We could go on — there are other cases like that, both in California and elsewhere in the United States. But we’re sure that by now you get the point, and that point is that the Israelis’ enforcement of their land-use laws, is not some sort of exotic Middle East atrocity as suggested in the Times story, but rather a process of assuring compliance with local land-use regulations that are no different from the ones right here at home. It is a safe bet that if a California builder started to put up homes without a permit and had the chutzpa to try and do so on top of an archaeological site, you could safely bet serious money that he would be enjoined before you could blink an eye, with the Los Angeles Times cheering the government and denouncing the scofflaw on its editorial page.
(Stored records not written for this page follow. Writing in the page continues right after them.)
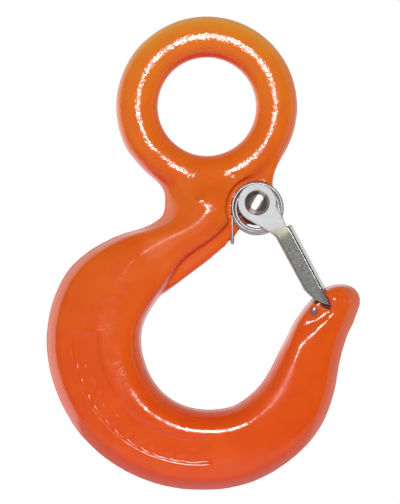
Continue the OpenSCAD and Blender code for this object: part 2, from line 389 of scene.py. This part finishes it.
def lathe(name, outline, centre):
    """A solid turned about Y through centre, from an outline of [radius, y] from end to end."""
    shape = bmesh.new()
    turn = [2 * math.pi * step / LATHE_STEPS for step in range(LATHE_STEPS)]
    rings = []
    for radius, y in outline:
        angles = turn if radius else [0]
        rings.append([shape.verts.new((centre.x + radius * math.cos(angle), y,
                                       centre.z + radius * math.sin(angle))) for angle in angles])
    for low, high in zip(rings, rings[1:]):
        for step in range(LATHE_STEPS):
            after = (step + 1) % LATHE_STEPS
            corners = [low[step % len(low)], low[after % len(low)],
                       high[after % len(high)], high[step % len(high)]]
            shape.faces.new(list(dict.fromkeys(corners)))
    bmesh.ops.recalc_face_normals(shape, faces=shape.faces)
    mesh = bpy.data.meshes.new(name)
    shape.to_mesh(mesh)
    shape.free()
    return link(name, mesh)


def raise_ridge(points):
    """Peening leaves a low ridge along the band, on both heads."""
    from_pivot = points - np.array(PIVOT)
    along = from_pivot @ np.array(BAND)
    radius = np.hypot(from_pivot[:, 0], from_pivot[:, 2])
    across = np.sqrt(np.maximum(radius ** 2 - along ** 2, 0))
    radii, depths = np.array(HEAD_OUTLINE[:DOME_POINTS]).T * MM
    ridge = RIVET_HIGH[1] - np.interp(np.hypot(across, RIDGE_SLOPE * along), radii, depths)
    y = points[:, 1]
    height = np.abs(y)
    on_dome = height > RIVET_HIGH[1] - depths[-1]
    share = on_dome * below(radius, RIDGE_FADE * radii[-1], radii[-1])
    y += np.sign(y) * share * (ridge - height)


def make_rivet(material):
    head = [(radius * MM, RIVET_LOW[1] + depth * MM) for radius, depth in HEAD_OUTLINE]
    far_head = [(radius, -y) for radius, y in reversed(head)]
    piece = lathe("latch_rivet", head + far_head, PIVOT)
    points = coordinates(piece.data)
    raise_ridge(points)
    set_coordinates(piece.data, points)
    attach(finished(piece, material, "pivot_rivet"), "hook")


# ---------------------------------------------------------------- the spring
WIRE_R = 0.55 * MM
WIRE_SIDES = 10
OUTER_TURN_R = 7.15 * MM
INNER_TURN_R = OUTER_TURN_R - 2 * WIRE_R
COIL_CENTRE = PIVOT + Vector((0, 0, -1.6 * MM))
# The wire winds from an outer turn to an inner one beside it, on each side of the lug
TURN_PITCH = 1.2 * MM
OUTER_TURN_Y = 4.4 * MM
INNER_TURN_Y = OUTER_TURN_Y + TURN_PITCH
WHOLE_TURNS = 2
STEPS_PER_TURN = 48
# Where the spring bears: across the throat edge of the lug, and inside the latch, where each
# leg bends and then runs along the arm, this far across it
LUG_SEAT = Vector((7.3, 0, -38.9)) * MM
LEG_ACROSS = 3.55 * MM
LATCH_BEND = PIVOT + 9.2 * MM * ARM + LEG_ACROSS * BACK
LATCH_SEAT = PIVOT + 19 * MM * ARM + LEG_ACROSS * BACK
# The bend at each end of the bridge over the lug: its size along Y and along Z
BRIDGE_BEND_Y = 1.2 * MM
BRIDGE_BEND_Z = 0.8 * MM
BRIDGE_STEPS = 8


def leaving_angle(radius, point, turn):
    """Angle at which a straight wire to a point leaves the circle round the coil's centre."""
    away = point - COIL_CENTRE
    return math.atan2(away.z, away.x) + turn * math.acos(radius / away.xz.length)


def spring_side():
    """Centre line of one half of the spring, from the bridge over the lug to its free end."""
    path = []
    for bend in np.linspace(0, math.pi / 2, BRIDGE_STEPS):
        y = OUTER_TURN_Y - BRIDGE_BEND_Y * (1 - math.sin(bend))
        path.append(LUG_SEAT + Vector((0, y, BRIDGE_BEND_Z * (1 - math.cos(bend)))))
    start = leaving_angle(OUTER_TURN_R, LUG_SEAT, -1)
    turned = leaving_angle(INNER_TURN_R, LATCH_BEND, 1) - start + WHOLE_TURNS * 2 * math.pi
    steps = round(turned / (2 * math.pi) * STEPS_PER_TURN)
    for step in range(steps + 1):
        part = step / steps
        angle = start + turned * part
        # The wire crosses from the outer turn to the inner one in the middle third of its way.
        crossing = min(1, max(0, part * 3 - 1))
        radius = OUTER_TURN_R + (INNER_TURN_R - OUTER_TURN_R) * crossing
        y = OUTER_TURN_Y + (INNER_TURN_Y - OUTER_TURN_Y) * crossing
        path.append(COIL_CENTRE + Vector((radius * math.cos(angle), y, radius * math.sin(angle))))
    # Both straights stop just short of the bend between them, which rounds it.
    leave = path[-1]
    aside = INNER_TURN_Y * Y_AXIS
    path += [leave.lerp(LATCH_BEND + aside, share) for share in (0.4, 0.8)]
    path += [LATCH_BEND.lerp(LATCH_SEAT, share) + aside for share in (0.08, 0.5, 0.97, 1)]
    return path


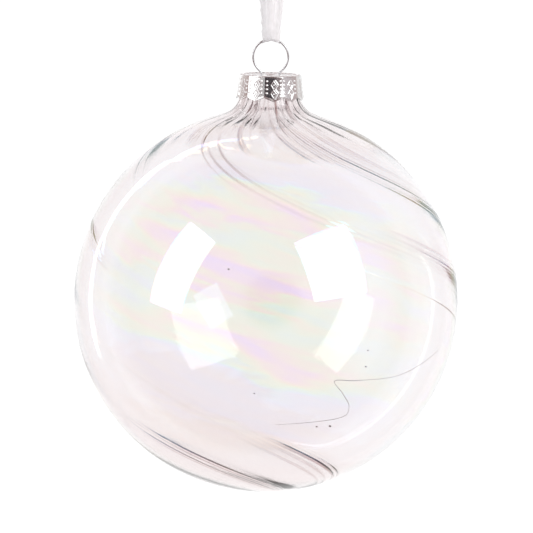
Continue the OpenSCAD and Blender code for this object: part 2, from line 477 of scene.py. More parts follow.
def film_profile(g, follow, place, latitude):
    """Share of the thickest film at a place: bands by latitude that lean and stray."""
    x = g.split(place)[0]
    lean = g.remap(latitude, 0.0, 35.0, FILM_LEAN / BALL_R, FILM_LEAN_TOP / BALL_R)
    leant = g.maths("MULTIPLY_ADD", x, lean, latitude)
    bands = g.noise(g.stretched(follow, 1.0, 1.0, 3.0), 3.2, 3.0, 0.5, 0.4)
    drift = g.noise(place, 40.0, 1.5)
    wave = g.remap(bands, 0.3, 0.7, -FILM_WAVE, FILM_WAVE)
    stray = g.maths("ADD", wave, g.remap(drift, 0.3, 0.7, -FILM_DRIFT, FILM_DRIFT))
    low, high = FILM[0][0], FILM[-1][0]
    stops = [((at - low) / (high - low), (thick / THICKEST,) * 3) for at, thick in FILM]
    return g.ramp(g.remap(g.maths("ADD", leant, stray), low, high, 0.0, 1.0), stops)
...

So if Secretary Clinton is of a mind to hector government entities for enforcing their land-use laws that require the issuance of valid permits before construction of improvements may proceed, she need not travel far – she has her work cut out for her right here at home without the need to consume precious energy and hasten global warming by flying to far off places to lecture foreigners on the wickedness of doing what we do routinely and lawfully right here in the good ol’ U.S. of A.
That’s not quite all. In a separate story (Richard Boudreaux, Defiant In the Face of Demolition, L.A. Times, 3/7/09, at p. A22) the Times featured an Arab gentleman, one Hashem Jalajel, who bitterly complains that those wicked Israelis won’t let him and his sons build on an archaeological site without a permit. Imagine that! Though Jalajel is depicted by the L.A. Times as a sympathetic character, there is more to this story which turns out to be a towering achievement in breathtaking chutzpa. The 80-year old Jalajel who lives in the Silwan-City of David neighborhood of Jerusalem, is a retired Jordanian Army officer. Our gray-haired readers may recall how in 1948 the Jordanian Army (then known as the Trans-Jordanian Arab Legion) invaded the newly established State of Israel, conquered Judea and Samaria (rechristened by the press as “the West Bank”), including the Silwan-City of David area. There they expelled all Jews from their homes, destroyed their synagogues, desecrated their cemeteries and turned their homes over to Arabs. If you do a little arithmetic, it becomes quite possible that the 80-year old Jalajel who served in the Jordanian army may have been involved in these events at the time. But now, he complains – oy, how he complains – that even though he and his sons got to build homes in open defiance of municipal permitting requirements, those wicked Israelis won’t let him build additional illegal structures, and want his old structures demolished because they had been build without permits atop an archaeological site slated to become a part of a new public park.
To get the full extent of these folks’ chutzpa, in the words of the Times: “[Arab] residents said they were summoned to a meeting with city officials last month and told that” – are you ready? – “they would be offered housing elsewhere before bulldozers destroyed their homes.” Do you suppose that Americans who get caught building without permits are also offered substitute housing? If you do, get in touch – we’ll give you a great deal on the Brooklyn Bridge.